RAW DATA:
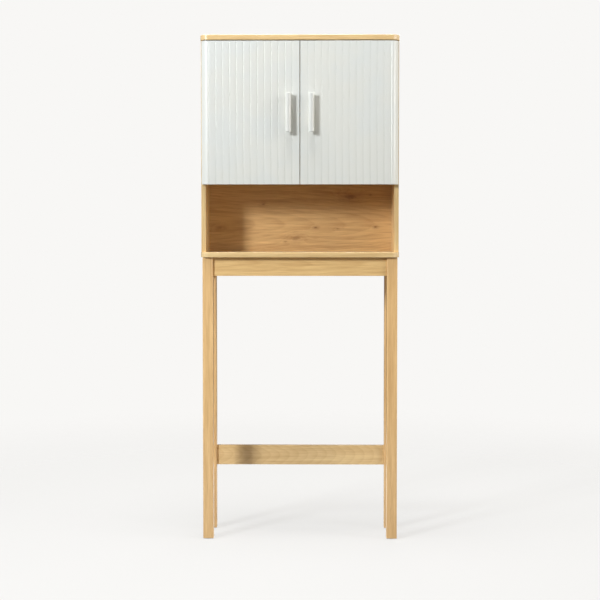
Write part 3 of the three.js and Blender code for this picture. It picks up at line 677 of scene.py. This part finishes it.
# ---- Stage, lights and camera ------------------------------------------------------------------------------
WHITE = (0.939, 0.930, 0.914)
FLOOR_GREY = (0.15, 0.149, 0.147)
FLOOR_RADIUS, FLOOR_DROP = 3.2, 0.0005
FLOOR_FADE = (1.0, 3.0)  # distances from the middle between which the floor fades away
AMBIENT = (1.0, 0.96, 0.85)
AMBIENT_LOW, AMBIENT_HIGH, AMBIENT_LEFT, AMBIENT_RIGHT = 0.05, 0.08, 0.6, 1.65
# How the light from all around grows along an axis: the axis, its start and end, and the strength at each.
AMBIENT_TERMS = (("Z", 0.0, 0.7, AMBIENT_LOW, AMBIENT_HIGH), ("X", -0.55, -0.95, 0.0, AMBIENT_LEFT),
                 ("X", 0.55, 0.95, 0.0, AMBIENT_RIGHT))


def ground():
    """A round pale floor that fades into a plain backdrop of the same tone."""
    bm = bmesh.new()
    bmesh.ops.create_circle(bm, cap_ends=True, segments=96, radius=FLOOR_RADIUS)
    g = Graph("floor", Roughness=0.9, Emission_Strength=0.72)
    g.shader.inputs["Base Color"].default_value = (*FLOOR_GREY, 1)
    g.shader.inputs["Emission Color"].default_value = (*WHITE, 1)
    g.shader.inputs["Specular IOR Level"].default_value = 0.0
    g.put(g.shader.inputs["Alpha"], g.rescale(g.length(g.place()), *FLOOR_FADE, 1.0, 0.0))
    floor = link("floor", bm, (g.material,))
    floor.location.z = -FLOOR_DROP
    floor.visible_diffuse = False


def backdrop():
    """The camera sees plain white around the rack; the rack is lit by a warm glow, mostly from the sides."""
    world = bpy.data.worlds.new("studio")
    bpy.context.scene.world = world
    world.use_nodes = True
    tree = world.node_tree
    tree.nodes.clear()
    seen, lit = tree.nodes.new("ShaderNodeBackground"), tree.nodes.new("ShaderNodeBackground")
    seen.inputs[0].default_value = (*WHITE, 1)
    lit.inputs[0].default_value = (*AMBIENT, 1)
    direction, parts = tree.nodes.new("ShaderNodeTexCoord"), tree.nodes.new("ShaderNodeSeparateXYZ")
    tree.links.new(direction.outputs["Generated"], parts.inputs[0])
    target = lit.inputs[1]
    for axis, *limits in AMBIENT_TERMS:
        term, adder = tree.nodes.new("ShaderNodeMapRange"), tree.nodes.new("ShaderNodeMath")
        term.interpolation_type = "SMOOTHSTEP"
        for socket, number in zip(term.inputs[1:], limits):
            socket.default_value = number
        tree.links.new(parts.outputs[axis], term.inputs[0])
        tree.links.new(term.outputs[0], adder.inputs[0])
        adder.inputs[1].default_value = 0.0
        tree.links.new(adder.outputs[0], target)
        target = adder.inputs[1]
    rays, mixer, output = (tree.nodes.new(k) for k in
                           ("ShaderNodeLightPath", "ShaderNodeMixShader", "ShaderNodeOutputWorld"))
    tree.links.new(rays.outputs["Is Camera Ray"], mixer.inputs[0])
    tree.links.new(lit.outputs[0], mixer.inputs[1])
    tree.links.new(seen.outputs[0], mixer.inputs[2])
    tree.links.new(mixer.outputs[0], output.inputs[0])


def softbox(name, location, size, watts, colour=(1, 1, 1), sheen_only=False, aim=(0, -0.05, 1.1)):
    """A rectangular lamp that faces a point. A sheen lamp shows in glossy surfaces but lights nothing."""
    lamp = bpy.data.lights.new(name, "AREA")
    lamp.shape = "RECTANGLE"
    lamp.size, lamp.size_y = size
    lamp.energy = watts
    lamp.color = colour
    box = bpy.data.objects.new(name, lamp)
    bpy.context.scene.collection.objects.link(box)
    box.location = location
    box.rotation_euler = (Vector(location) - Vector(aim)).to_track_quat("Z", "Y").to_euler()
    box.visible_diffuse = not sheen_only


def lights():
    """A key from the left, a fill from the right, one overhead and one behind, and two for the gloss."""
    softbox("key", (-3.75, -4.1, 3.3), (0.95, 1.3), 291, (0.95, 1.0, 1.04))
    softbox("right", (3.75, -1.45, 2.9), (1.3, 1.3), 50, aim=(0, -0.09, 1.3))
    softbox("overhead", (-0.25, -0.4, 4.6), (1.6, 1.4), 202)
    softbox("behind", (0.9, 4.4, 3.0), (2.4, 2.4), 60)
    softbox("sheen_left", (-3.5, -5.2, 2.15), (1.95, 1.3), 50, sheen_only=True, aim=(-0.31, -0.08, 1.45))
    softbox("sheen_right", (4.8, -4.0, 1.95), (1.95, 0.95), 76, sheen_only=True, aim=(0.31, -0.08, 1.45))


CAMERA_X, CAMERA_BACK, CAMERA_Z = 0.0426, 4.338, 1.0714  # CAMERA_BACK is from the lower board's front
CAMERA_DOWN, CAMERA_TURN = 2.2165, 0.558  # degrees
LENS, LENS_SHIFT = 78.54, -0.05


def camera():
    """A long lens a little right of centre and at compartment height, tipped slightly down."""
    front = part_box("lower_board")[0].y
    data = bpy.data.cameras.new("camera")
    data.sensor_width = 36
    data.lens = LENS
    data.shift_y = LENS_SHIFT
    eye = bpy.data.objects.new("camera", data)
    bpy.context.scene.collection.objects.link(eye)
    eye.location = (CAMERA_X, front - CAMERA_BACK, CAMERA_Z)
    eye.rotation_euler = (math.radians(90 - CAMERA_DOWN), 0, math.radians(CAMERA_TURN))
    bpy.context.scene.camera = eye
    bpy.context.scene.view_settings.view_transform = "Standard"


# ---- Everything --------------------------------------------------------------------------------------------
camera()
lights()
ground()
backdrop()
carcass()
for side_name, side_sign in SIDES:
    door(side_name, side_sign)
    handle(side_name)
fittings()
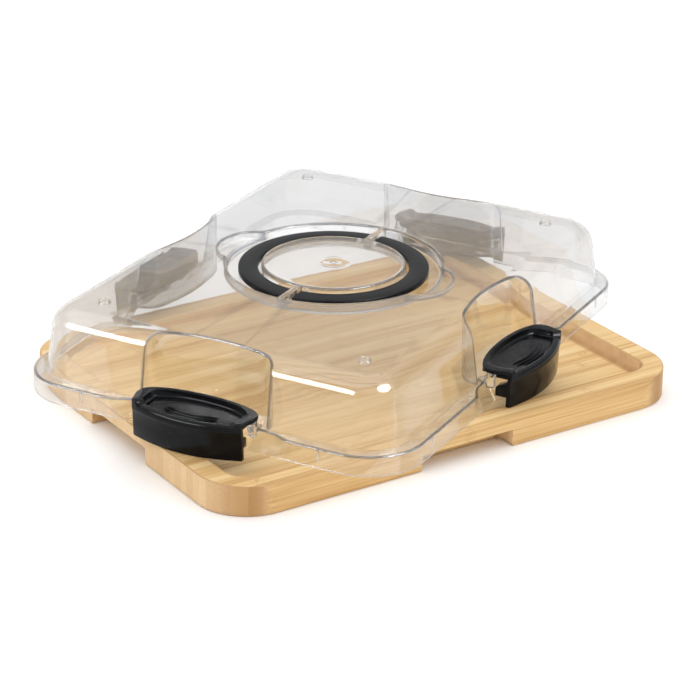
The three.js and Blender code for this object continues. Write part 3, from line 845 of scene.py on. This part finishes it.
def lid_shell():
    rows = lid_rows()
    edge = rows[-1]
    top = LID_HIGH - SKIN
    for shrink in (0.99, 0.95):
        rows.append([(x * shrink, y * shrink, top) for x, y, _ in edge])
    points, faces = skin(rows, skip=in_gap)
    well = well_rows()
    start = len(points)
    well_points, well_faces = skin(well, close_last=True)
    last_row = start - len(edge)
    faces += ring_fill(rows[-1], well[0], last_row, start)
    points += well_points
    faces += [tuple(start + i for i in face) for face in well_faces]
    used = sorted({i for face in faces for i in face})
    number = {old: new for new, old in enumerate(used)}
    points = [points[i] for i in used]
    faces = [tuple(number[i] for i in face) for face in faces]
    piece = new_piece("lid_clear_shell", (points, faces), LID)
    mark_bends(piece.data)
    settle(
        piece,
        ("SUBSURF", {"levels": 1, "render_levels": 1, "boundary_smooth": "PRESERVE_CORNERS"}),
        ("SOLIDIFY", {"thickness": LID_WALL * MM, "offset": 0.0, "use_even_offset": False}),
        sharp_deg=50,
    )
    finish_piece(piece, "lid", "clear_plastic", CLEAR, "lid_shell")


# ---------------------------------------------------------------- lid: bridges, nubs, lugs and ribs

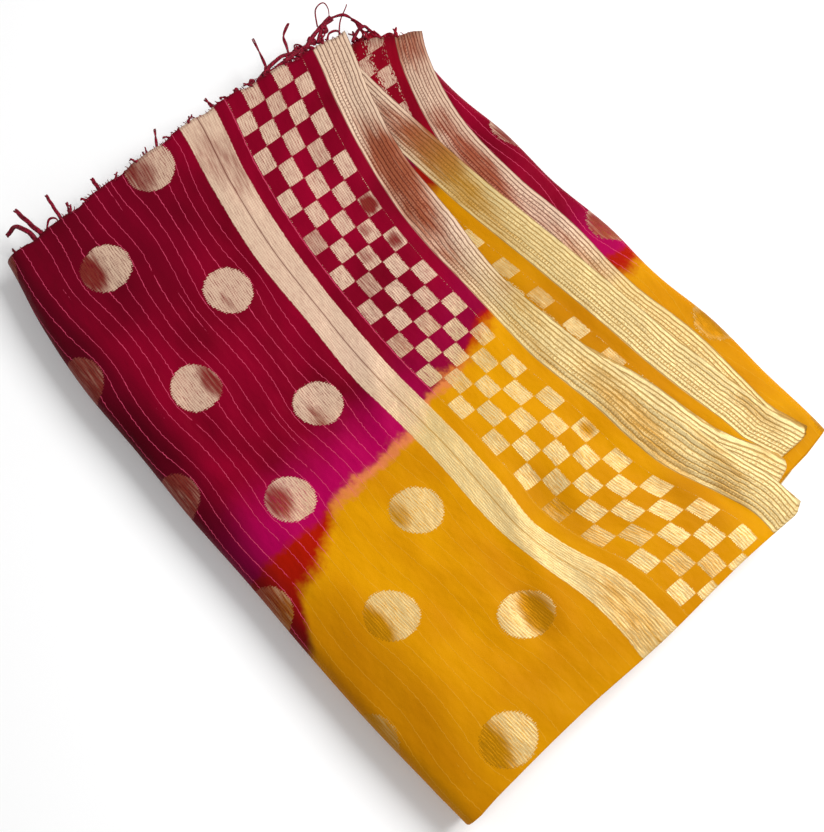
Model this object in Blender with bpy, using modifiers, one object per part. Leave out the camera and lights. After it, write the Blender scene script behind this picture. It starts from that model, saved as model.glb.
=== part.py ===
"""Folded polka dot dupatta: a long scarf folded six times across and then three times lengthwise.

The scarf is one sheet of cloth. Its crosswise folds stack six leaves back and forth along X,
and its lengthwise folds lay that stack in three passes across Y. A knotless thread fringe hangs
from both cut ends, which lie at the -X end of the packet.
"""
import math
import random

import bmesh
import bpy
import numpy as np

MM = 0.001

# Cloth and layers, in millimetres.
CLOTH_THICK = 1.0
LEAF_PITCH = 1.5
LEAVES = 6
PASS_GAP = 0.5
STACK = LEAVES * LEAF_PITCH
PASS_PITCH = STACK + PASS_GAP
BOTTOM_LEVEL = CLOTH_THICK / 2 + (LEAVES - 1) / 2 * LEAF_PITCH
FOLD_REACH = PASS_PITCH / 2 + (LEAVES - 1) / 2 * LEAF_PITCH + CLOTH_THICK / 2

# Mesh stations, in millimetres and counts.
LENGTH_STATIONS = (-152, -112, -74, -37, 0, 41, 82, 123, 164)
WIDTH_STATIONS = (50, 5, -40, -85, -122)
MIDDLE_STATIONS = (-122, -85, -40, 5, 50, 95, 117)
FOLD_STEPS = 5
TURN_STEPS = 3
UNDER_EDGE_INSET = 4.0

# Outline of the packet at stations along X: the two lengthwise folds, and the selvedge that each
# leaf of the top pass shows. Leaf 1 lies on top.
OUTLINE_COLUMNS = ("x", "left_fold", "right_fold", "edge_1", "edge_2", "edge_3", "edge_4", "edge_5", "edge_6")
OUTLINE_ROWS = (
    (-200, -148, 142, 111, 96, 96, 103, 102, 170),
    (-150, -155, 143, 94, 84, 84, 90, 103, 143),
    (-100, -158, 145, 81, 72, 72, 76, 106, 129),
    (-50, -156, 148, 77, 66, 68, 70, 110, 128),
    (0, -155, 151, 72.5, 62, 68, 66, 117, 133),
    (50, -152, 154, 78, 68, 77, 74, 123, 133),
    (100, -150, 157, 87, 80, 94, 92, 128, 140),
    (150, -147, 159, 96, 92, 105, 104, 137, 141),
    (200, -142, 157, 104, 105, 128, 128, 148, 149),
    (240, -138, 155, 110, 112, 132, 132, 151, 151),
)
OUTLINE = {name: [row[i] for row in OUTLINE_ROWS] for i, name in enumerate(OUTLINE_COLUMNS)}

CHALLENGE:
The line with "Model this object" marks the start and the line with "UNDER_EDGE_INSET = 4.0" marks the end; transcribe every line in that stretch, unchanged.

EXERCISE RESPONSE:
Model this object in Blender with bpy, using modifiers, one object per part. Leave out the camera and lights. After it, write the Blender scene script behind this picture. It starts from that model, saved as model.glb.
=== part.py ===
"""Folded polka dot dupatta: a long scarf folded six times across and then three times lengthwise.

The scarf is one sheet of cloth. Its crosswise folds stack six leaves back and forth along X,
and its lengthwise folds lay that stack in three passes across Y. A knotless thread fringe hangs
from both cut ends, which lie at the -X end of the packet.
"""
import math
import random

import bmesh
import bpy
import numpy as np

MM = 0.001

# Cloth and layers, in millimetres.
CLOTH_THICK = 1.0
LEAF_PITCH = 1.5
LEAVES = 6
PASS_GAP = 0.5
STACK = LEAVES * LEAF_PITCH
PASS_PITCH = STACK + PASS_GAP
BOTTOM_LEVEL = CLOTH_THICK / 2 + (LEAVES - 1) / 2 * LEAF_PITCH
FOLD_REACH = PASS_PITCH / 2 + (LEAVES - 1) / 2 * LEAF_PITCH + CLOTH_THICK / 2

# Mesh stations, in millimetres and counts.
LENGTH_STATIONS = (-152, -112, -74, -37, 0, 41, 82, 123, 164)
WIDTH_STATIONS = (50, 5, -40, -85, -122)
MIDDLE_STATIONS = (-122, -85, -40, 5, 50, 95, 117)
FOLD_STEPS = 5
TURN_STEPS = 3
UNDER_EDGE_INSET = 4.0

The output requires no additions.